┌─ Information supplied
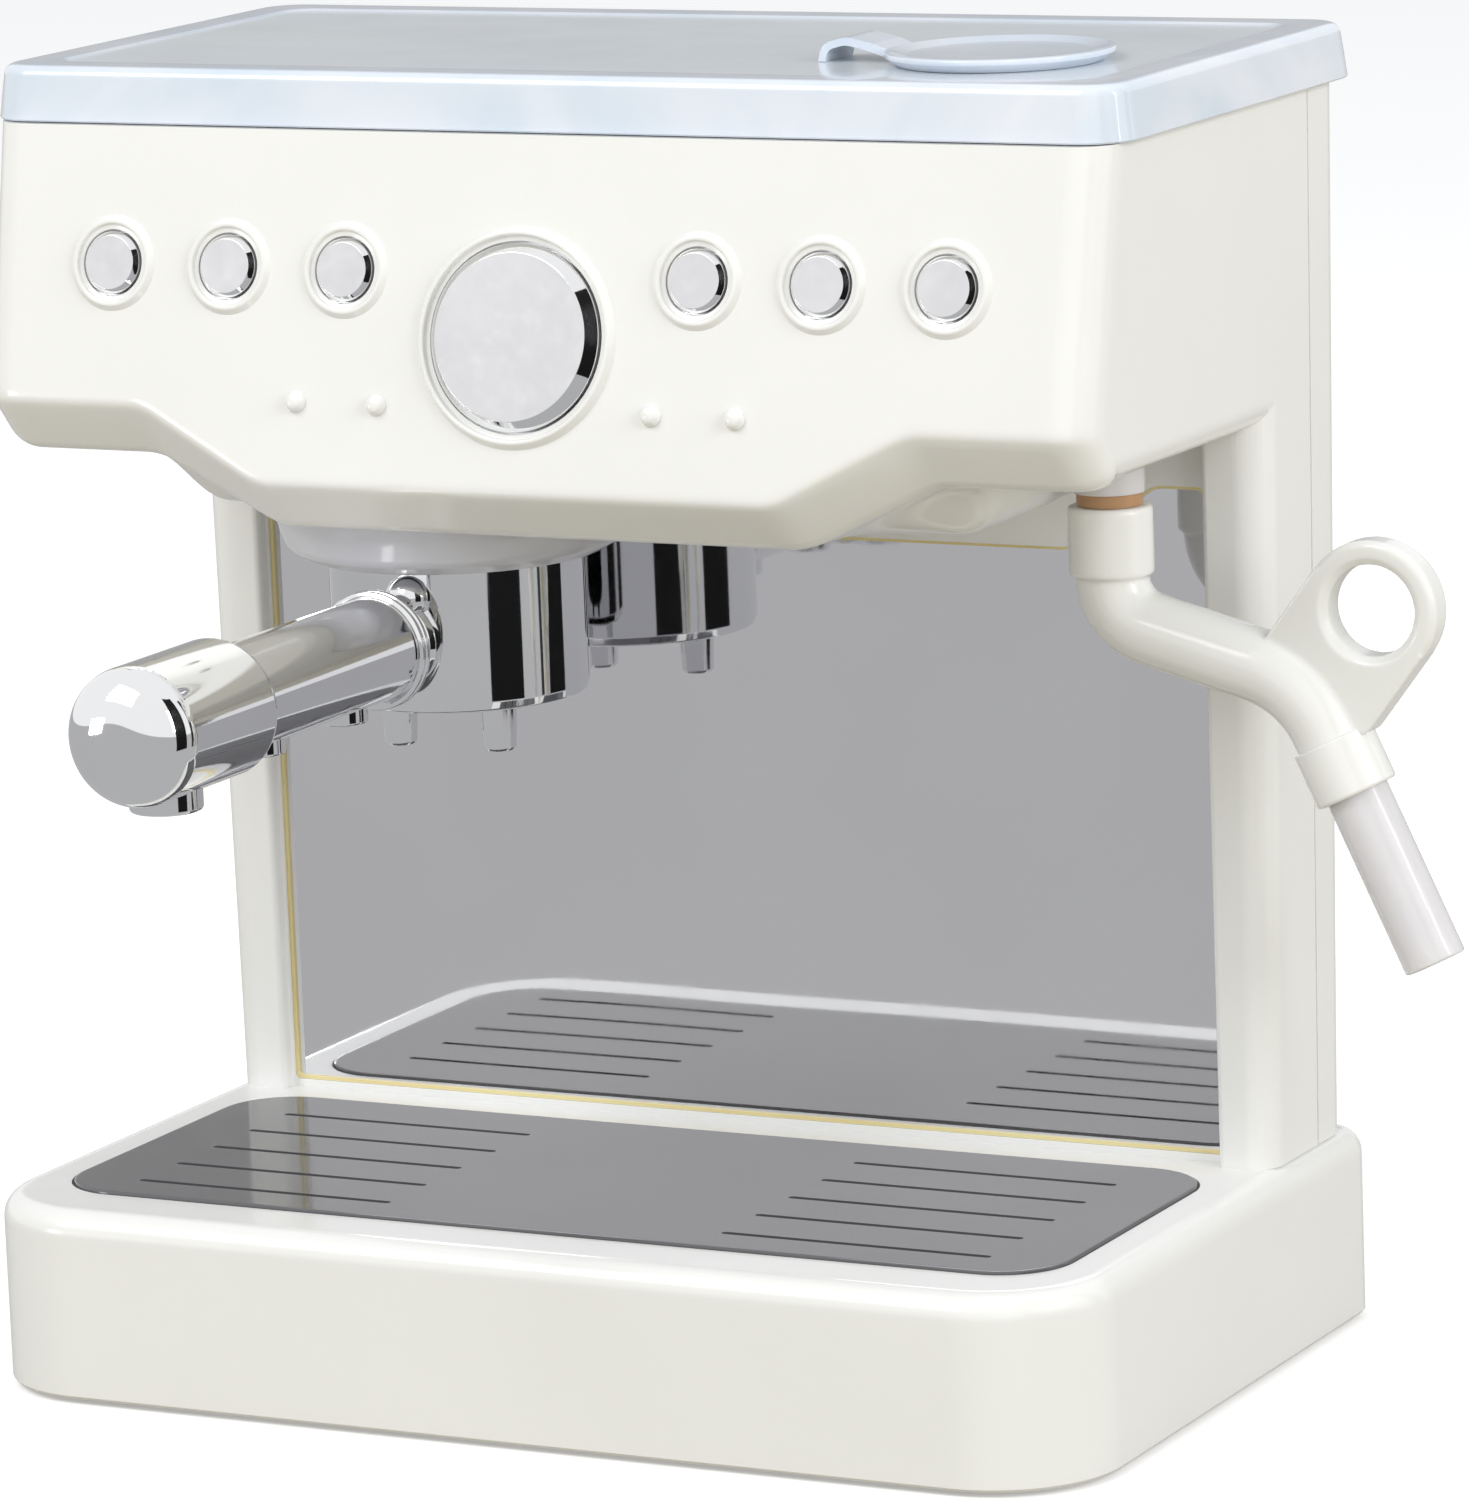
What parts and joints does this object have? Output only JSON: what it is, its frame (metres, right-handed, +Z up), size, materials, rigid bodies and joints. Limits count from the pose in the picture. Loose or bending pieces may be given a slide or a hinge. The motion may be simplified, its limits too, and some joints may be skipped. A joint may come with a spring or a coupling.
{
  "type": "toy espresso machine",
  "caption": "Toy espresso machine with a lift-off lid and filler cap, a turning portafilter, a swivelling steam wand, push buttons, a mirror back panel and a slotted drip plate.",
  "frame": {"origin": "centre of the base outline on the floor that the feet stand on", "axes": "+X to the right seen from the front, +Y to the back, +Z up"},
  "size_m": [0.2889, 0.2112, 0.2647],
  "materials": {
    "ivory_plastic": "gloss, warm white",
    "pearl_plastic": "polished pearl with a blue-grey cast",
    "tank_plastic": "milky translucent",
    "chrome_plating": "chrome plating on plastic",
    "plate_plastic": "gloss dark grey",
    "mirror_sheet": "mirror sheet",
    "clear_plastic": "clear, slightly milky",
    "seal_rubber": "amber seal",
    "foot_rubber": "black rubber",
    "screw_steel": "zinc plated",
    "cell_jacket": "plain jacket",
    "contact_steel": "nickel plated",
    "board": "solder mask",
    "motor_plastic": "moulded",
    "hose_rubber": "silicone"
  },
  "bodies": {
    "housing": {"base_shell": "ivory_plastic", "bottom_cover": "ivory_plastic", "rubber_feet": "foot_rubber", "base_screws": "screw_steel", "battery_cells": "cell_jacket", "battery_contacts": "contact_steel", "front_shell": "ivory_plastic", "rear_cover": "ivory_plastic", "rear_screws": "screw_steel", "mirror_panel": "mirror_sheet", "water_tank": "tank_plastic", "group_ring": "pearl_plastic", "wand_stem": "clear_plastic", "wand_seal": "seal_rubber", "wand_clip": "screw_steel", "circuit_board": "board", "speaker": "motor_plastic", "pump": "motor_plastic", "water_hose": "hose_rubber", "button_spring_1": "screw_steel", "button_spring_2": "screw_steel", "button_spring_3": "screw_steel", "button_spring_4": "screw_steel", "button_spring_5": "screw_steel", "button_spring_6": "screw_steel", "brew_spring": "screw_steel"},
    "drip_tray": {"drip_plate": "plate_plastic"},
    "battery_hatch": {"battery_cover": "ivory_plastic", "battery_cover_screw": "screw_steel"},
    "lid": {"lid": "pearl_plastic"},
    "filler_cap": {"filler_cap": "pearl_plastic"},
    "portafilter": {"filter_cup": "chrome_plating", "spout_pair": "chrome_plating", "handle_neck": "chrome_plating", "handle_grip": "chrome_plating", "handle_underside": "chrome_plating", "handle_end_cap": "chrome_plating", "handle_screws": "screw_steel"},
    "steam_wand": {"wand_arm": "ivory_plastic", "wand_tube": "clear_plastic"},
    "brew_key": {"brew_button": "chrome_plating"},
    "key_1": {"button_1": "chrome_plating"},
    "key_2": {"button_2": "chrome_plating"},
    "key_3": {"button_3": "chrome_plating"},
    "key_4": {"button_4": "chrome_plating"},
    "key_5": {"button_5": "chrome_plating"},
    "key_6": {"button_6": "chrome_plating"}
  },
  "joints": [
    {"name": "lid_lift", "type": "slide", "parent": "housing", "child": "lid", "axis": [0, 0, 1], "range_m": [0, 0.06]},
    {"name": "filler_cap_lift", "type": "slide", "parent": "lid", "child": "filler_cap", "axis": [0, 0, 1], "range_m": [0, 0.025]},
    {"name": "drip_plate_lift", "type": "slide", "parent": "housing", "child": "drip_tray", "axis": [0, 0, 1], "range_m": [0, 0.04]},
    {"name": "battery_hatch_drop", "type": "slide", "parent": "housing", "child": "battery_hatch", "axis": [0, 0, -1], "range_m": [0, 0.03]},
    {"name": "portafilter_turn", "type": "hinge", "parent": "housing", "child": "portafilter", "pos_m": [-0.0412, 0.0005, 0.1505], "axis": [0, 0, 1], "range_deg": [-50, 0]},
    {"name": "wand_swing", "type": "hinge", "parent": "housing", "child": "steam_wand", "pos_m": [0.096, 0.0115, 0.168], "axis": [0, 0, 1], "range_deg": [-110, 20]},
    {"name": "brew_press", "type": "slide", "parent": "housing", "child": "brew_key", "axis": [0, 0.9806, -0.1961], "range_m": [0, 0.0018], "stiffness_N_per_m": 600, "springref_m": -0.0015, "deforming": ["brew_spring"]},
    {"name": "press_1", "type": "slide", "parent": "housing", "child": "key_1", "axis": [0, 0.9806, -0.1961], "range_m": [0, 0.0016], "stiffness_N_per_m": 400, "springref_m": -0.0012, "deforming": ["button_spring_1"]},
    {"name": "press_2", "type": "slide", "parent": "housing", "child": "key_2", "axis": [0, 0.9806, -0.1961], "range_m": [0, 0.0016], "stiffness_N_per_m": 400, "springref_m": -0.0012, "deforming": ["button_spring_2"]},
    {"name": "press_3", "type": "slide", "parent": "housing", "child": "key_3", "axis": [0, 0.9806, -0.1961], "range_m": [0, 0.0016], "stiffness_N_per_m": 400, "springref_m": -0.0012, "deforming": ["button_spring_3"]},
    {"name": "press_4", "type": "slide", "parent": "housing", "child": "key_4", "axis": [0, 0.9806, -0.1961], "range_m": [0, 0.0016], "stiffness_N_per_m": 400, "springref_m": -0.0012, "deforming": ["button_spring_4"]},
    {"name": "press_5", "type": "slide", "parent": "housing", "child": "key_5", "axis": [0, 0.9806, -0.1961], "range_m": [0, 0.0016], "stiffness_N_per_m": 400, "springref_m": -0.0012, "deforming": ["button_spring_5"]},
    {"name": "press_6", "type": "slide", "parent": "housing", "child": "key_6", "axis": [0, 0.9806, -0.1961], "range_m": [0, 0.0016], "stiffness_N_per_m": 400, "springref_m": -0.0012, "deforming": ["button_spring_6"]}
  ]
}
└─
• **Short task**: Give the complete listing a second time, exactly as it reads.

• **Answer in full**:
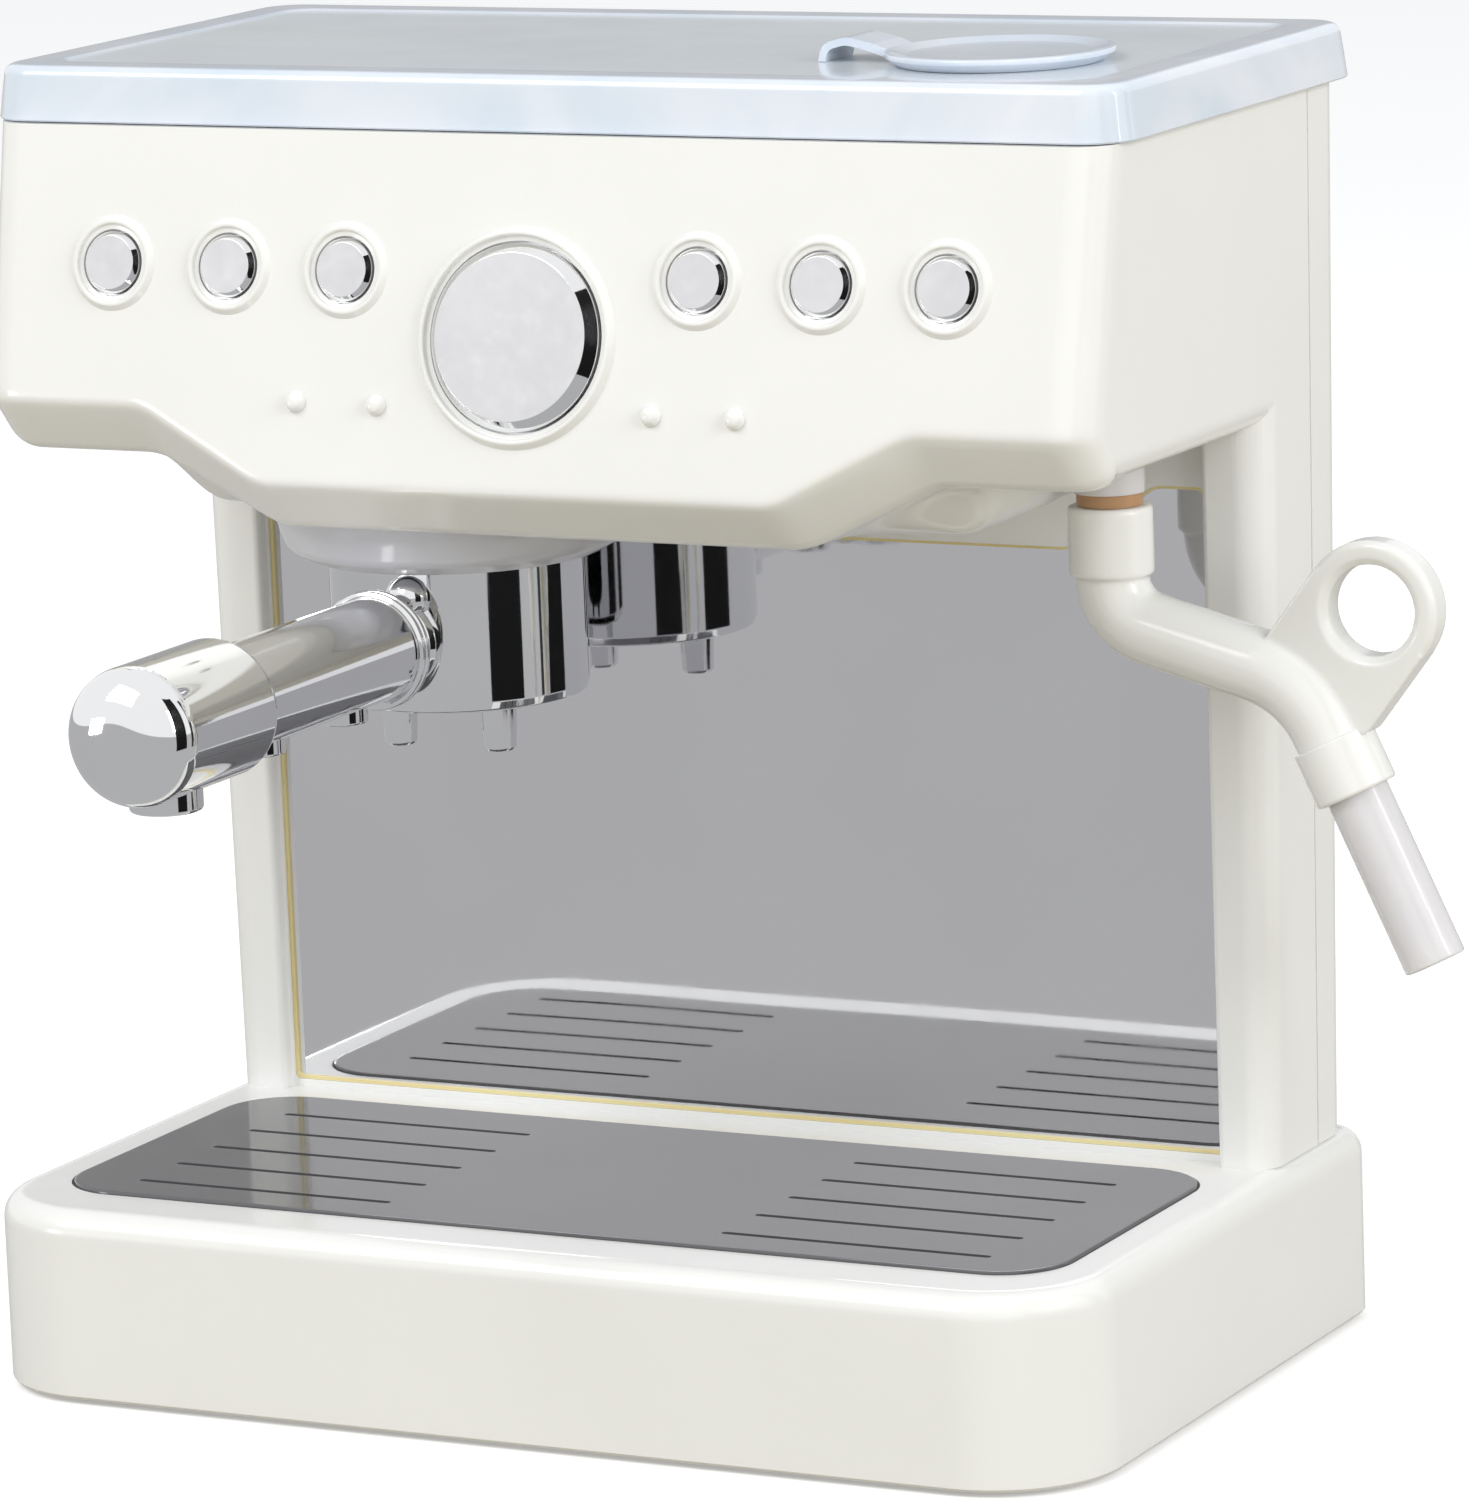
What parts and joints does this object have? Output only JSON: what it is, its frame (metres, right-handed, +Z up), size, materials, rigid bodies and joints. Limits count from the pose in the picture. Loose or bending pieces may be given a slide or a hinge. The motion may be simplified, its limits too, and some joints may be skipped. A joint may come with a spring or a coupling.
{
  "type": "toy espresso machine",
  "caption": "Toy espresso machine with a lift-off lid and filler cap, a turning portafilter, a swivelling steam wand, push buttons, a mirror back panel and a slotted drip plate.",
  "frame": {"origin": "centre of the base outline on the floor that the feet stand on", "axes": "+X to the right seen from the front, +Y to the back, +Z up"},
  "size_m": [0.2889, 0.2112, 0.2647],
  "materials": {
    "ivory_plastic": "gloss, warm white",
    "pearl_plastic": "polished pearl with a blue-grey cast",
    "tank_plastic": "milky translucent",
    "chrome_plating": "chrome plating on plastic",
    "plate_plastic": "gloss dark grey",
    "mirror_sheet": "mirror sheet",
    "clear_plastic": "clear, slightly milky",
    "seal_rubber": "amber seal",
    "foot_rubber": "black rubber",
    "screw_steel": "zinc plated",
    "cell_jacket": "plain jacket",
    "contact_steel": "nickel plated",
    "board": "solder mask",
    "motor_plastic": "moulded",
    "hose_rubber": "silicone"
  },
  "bodies": {
    "housing": {"base_shell": "ivory_plastic", "bottom_cover": "ivory_plastic", "rubber_feet": "foot_rubber", "base_screws": "screw_steel", "battery_cells": "cell_jacket", "battery_contacts": "contact_steel", "front_shell": "ivory_plastic", "rear_cover": "ivory_plastic", "rear_screws": "screw_steel", "mirror_panel": "mirror_sheet", "water_tank": "tank_plastic", "group_ring": "pearl_plastic", "wand_stem": "clear_plastic", "wand_seal": "seal_rubber", "wand_clip": "screw_steel", "circuit_board": "board", "speaker": "motor_plastic", "pump": "motor_plastic", "water_hose": "hose_rubber", "button_spring_1": "screw_steel", "button_spring_2": "screw_steel", "button_spring_3": "screw_steel", "button_spring_4": "screw_steel", "button_spring_5": "screw_steel", "button_spring_6": "screw_steel", "brew_spring": "screw_steel"},
    "drip_tray": {"drip_plate": "plate_plastic"},
    "battery_hatch": {"battery_cover": "ivory_plastic", "battery_cover_screw": "screw_steel"},
    "lid": {"lid": "pearl_plastic"},
    "filler_cap": {"filler_cap": "pearl_plastic"},
    "portafilter": {"filter_cup": "chrome_plating", "spout_pair": "chrome_plating", "handle_neck": "chrome_plating", "handle_grip": "chrome_plating", "handle_underside": "chrome_plating", "handle_end_cap": "chrome_plating", "handle_screws": "screw_steel"},
    "steam_wand": {"wand_arm": "ivory_plastic", "wand_tube": "clear_plastic"},
    "brew_key": {"brew_button": "chrome_plating"},
    "key_1": {"button_1": "chrome_plating"},
    "key_2": {"button_2": "chrome_plating"},
    "key_3": {"button_3": "chrome_plating"},
    "key_4": {"button_4": "chrome_plating"},
    "key_5": {"button_5": "chrome_plating"},
    "key_6": {"button_6": "chrome_plating"}
  },
  "joints": [
    {"name": "lid_lift", "type": "slide", "parent": "housing", "child": "lid", "axis": [0, 0, 1], "range_m": [0, 0.06]},
    {"name": "filler_cap_lift", "type": "slide", "parent": "lid", "child": "filler_cap", "axis": [0, 0, 1], "range_m": [0, 0.025]},
    {"name": "drip_plate_lift", "type": "slide", "parent": "housing", "child": "drip_tray", "axis": [0, 0, 1], "range_m": [0, 0.04]},
    {"name": "battery_hatch_drop", "type": "slide", "parent": "housing", "child": "battery_hatch", "axis": [0, 0, -1], "range_m": [0, 0.03]},
    {"name": "portafilter_turn", "type": "hinge", "parent": "housing", "child": "portafilter", "pos_m": [-0.0412, 0.0005, 0.1505], "axis": [0, 0, 1], "range_deg": [-50, 0]},
    {"name": "wand_swing", "type": "hinge", "parent": "housing", "child": "steam_wand", "pos_m": [0.096, 0.0115, 0.168], "axis": [0, 0, 1], "range_deg": [-110, 20]},
    {"name": "brew_press", "type": "slide", "parent": "housing", "child": "brew_key", "axis": [0, 0.9806, -0.1961], "range_m": [0, 0.0018], "stiffness_N_per_m": 600, "springref_m": -0.0015, "deforming": ["brew_spring"]},
    {"name": "press_1", "type": "slide", "parent": "housing", "child": "key_1", "axis": [0, 0.9806, -0.1961], "range_m": [0, 0.0016], "stiffness_N_per_m": 400, "springref_m": -0.0012, "deforming": ["button_spring_1"]},
    {"name": "press_2", "type": "slide", "parent": "housing", "child": "key_2", "axis": [0, 0.9806, -0.1961], "range_m": [0, 0.0016], "stiffness_N_per_m": 400, "springref_m": -0.0012, "deforming": ["button_spring_2"]},
    {"name": "press_3", "type": "slide", "parent": "housing", "child": "key_3", "axis": [0, 0.9806, -0.1961], "range_m": [0, 0.0016], "stiffness_N_per_m": 400, "springref_m": -0.0012, "deforming": ["button_spring_3"]},
    {"name": "press_4", "type": "slide", "parent": "housing", "child": "key_4", "axis": [0, 0.9806, -0.1961], "range_m": [0, 0.0016], "stiffness_N_per_m": 400, "springref_m": -0.0012, "deforming": ["button_spring_4"]},
    {"name": "press_5", "type": "slide", "parent": "housing", "child": "key_5", "axis": [0, 0.9806, -0.1961], "range_m": [0, 0.0016], "stiffness_N_per_m": 400, "springref_m": -0.0012, "deforming": ["button_spring_5"]},
    {"name": "press_6", "type": "slide", "parent": "housing", "child": "key_6", "axis": [0, 0.9806, -0.1961], "range_m": [0, 0.0016], "stiffness_N_per_m": 400, "springref_m": -0.0012, "deforming": ["button_spring_6"]}
  ]
}